相手は、ついこの間、高校を卒業したばかりのうら若い乙女たちのはず。その乙女たちを前にして、「房事過度による衰弱を腎虚という」であるとか、「陰嚢のしわが伸び縮みして睾丸を適温に保つ」であるとか講義を展開しておられるとか。
疑問を呈しておいてなんだけど、私も、実は知っている。うら若き乙女たちも、興味津々であるということを。もちろん、看護師希望者に、最近、男性が多く含まれるのは承知の上だが、上野正彦さんが教壇に立たれた頃は、ほとんどが乙女たちだったはず。
しかも、それが、彼女たちが国家試験に合格して、希望する看護師になるために、絶対に必要な知識であるならば、解剖学の講師としては絶対に語らなければならない話ということになる。
そんな前提で、上野さんは、看護学校では難解で敬遠されがちな解剖学を、看護学生たちにとって身近なものとして提示してやっていたということなんだろう。
たとえば、こんな話はどうだろう。
“家”制度が堅牢だった頃、跡取りを残すことは、夫婦にとって何よりも大事なことだった。しかし、当時、生まれてくるこの性別は、生まれてみないと分からなかった。それでも早く知りたいというのが人情で、母親の顔がきつくなったら男なんて言われる向きまであった。

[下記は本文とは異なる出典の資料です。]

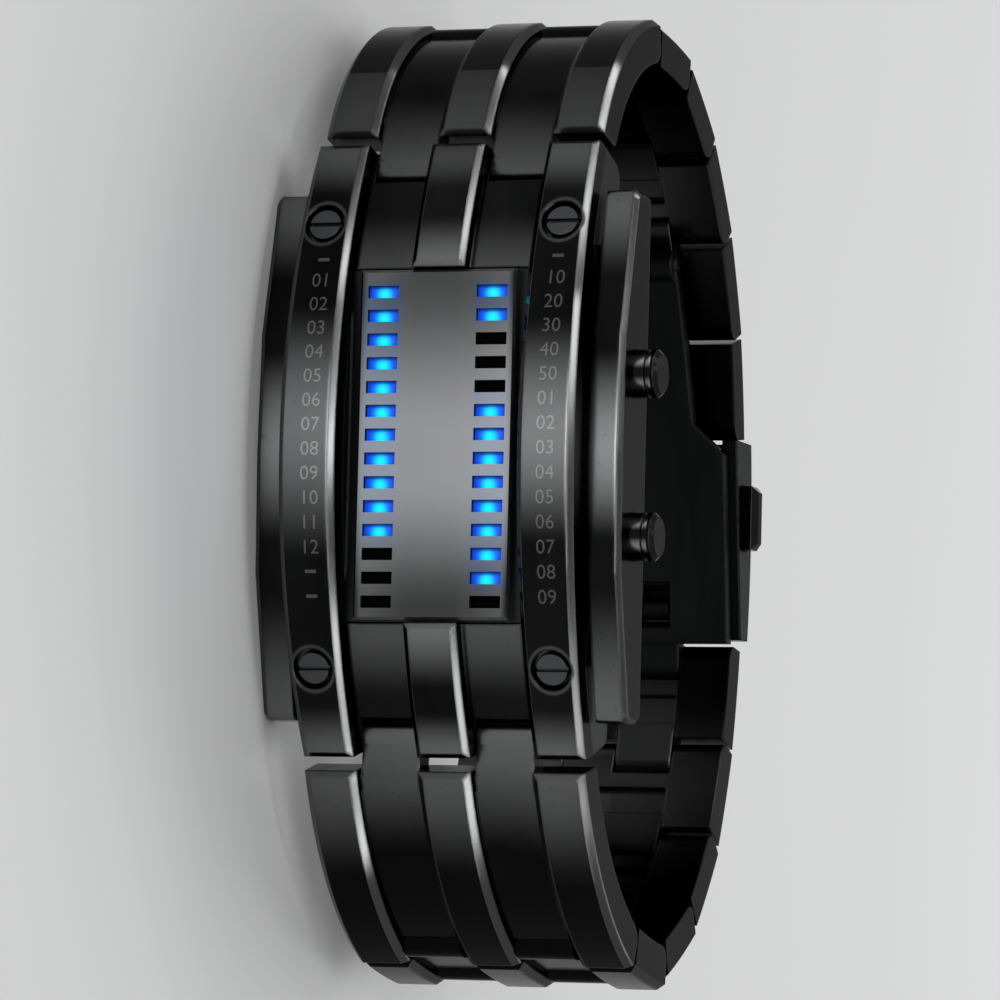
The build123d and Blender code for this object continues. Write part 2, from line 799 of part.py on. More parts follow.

それよりも、産み分けの工夫まであったそうだ。昔、右の睾丸には男の種が、左の睾丸には女の種が入っていると信じ、男子の誕生を希望する男たちが、左の睾丸をひもで縛って性行為に及んだという。それでは、両方縛れば避妊になるという説もあったんだろうか。
うら若き乙女たちも、解剖学の講義を心待ちにしたんじゃないだろうか。
もちろん解剖を行なうものの、あくまでも上野さんの専門は法医学。法医学者として、死体の声を聞き取るのが仕事。中でも、この本が書かれた当時、いじめを苦にした自殺であるとか、いじめによる死亡例、はてはいじめられっ子が我慢の限界を超えて逆襲に出てしまった殺人事件まで起こっていたらしい。
新聞は、「めった刺し」、「うっぷん晴らし」、「目突く」などの言葉を並べ、“残虐な惨殺”に仕立て上げたそうだ。
惨殺されている被害者が強者で、殺した側の加害者が弱者。弱者が逆襲に出るときの心理は、確実に殺さなければ自分が確実に殺されるという切迫観念に追い込まれている。恨みを晴さんがためにめった刺しにしているのではない。性格が残虐であるがために、惨殺したのではない。弱者が強者に立ち向かうときの精神構造がそうさせている。死んでもまだ、目をむく死体。弱者には、まだ生きていて、睨んでいると思える。
上野さんは、この事件を憎んだ。加害者をではない。・・・事件を。事件の起こる社会的背景を・・・。
そういう人でないと、なかなか死体の声は聞こえてこないんだろうな。